IoTWarden: A Deep Reinforcement Learning Based Real-time Defense System to Mitigate Trigger-action IoT Attacks
Md Morshed Alam, Israt Jahan, Weichao Wang
TL;DR
IoTWarden addresses the security gap in trigger-action IoT platforms by modeling remote injection attacks as an RL problem and learning a real-time defense policy. The system casts the defense as a Markov Decision Process and uses a Deep Q-Network to maximize a reward that balances blocking injections with maintaining availability, guided by a specially crafted state machine and a reward structure that accounts for attack proximity. Key contributions include an LSTM-based attacker-sequence predictor, a three-component IoTWarden architecture (state machine generator, policy determiner, policy enforcer), and comprehensive simulations showing stable rewards with low overhead under varying attacker aggressiveness.
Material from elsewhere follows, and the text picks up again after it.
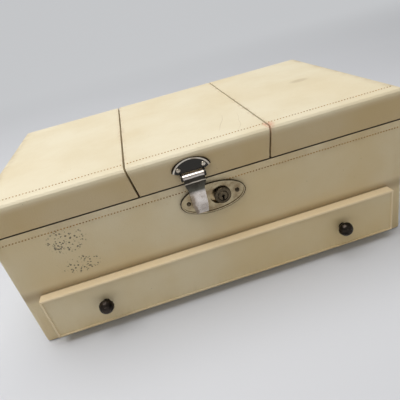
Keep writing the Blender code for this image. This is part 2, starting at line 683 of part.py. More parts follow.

The work demonstrates the practical viability of RL-driven defense for realtime IoT security and provides a foundation for integrating such defenses with existing static analysis approaches.
Abstract
In trigger-action IoT platforms, IoT devices report event conditions to IoT hubs notifying their cyber states and let the hubs invoke actions in other IoT devices based on functional dependencies defined as rules in a rule engine. These functional dependencies create a chain of interactions that help automate network tasks. Adversaries exploit this chain to report fake event conditions to IoT hubs and perform remote injection attacks upon a smart environment to indirectly control targeted IoT devices. Existing defense efforts usually depend on static analysis over IoT apps to develop rule-based anomaly detection mechanisms. We also see ML-based defense mechanisms in the literature that harness physical event fingerprints to determine anomalies in an IoT network. However, these methods often demonstrate long response time and lack of adaptability when facing complicated attacks. In this paper, we propose to build a deep reinforcement learning based real-time defense system for injection attacks. We define the reward functions for defenders and implement a deep Q-network based approach to identify the optimal defense policy. Our experiments show that the proposed mechanism can effectively and accurately identify and defend against injection attacks with reasonable computation overhead.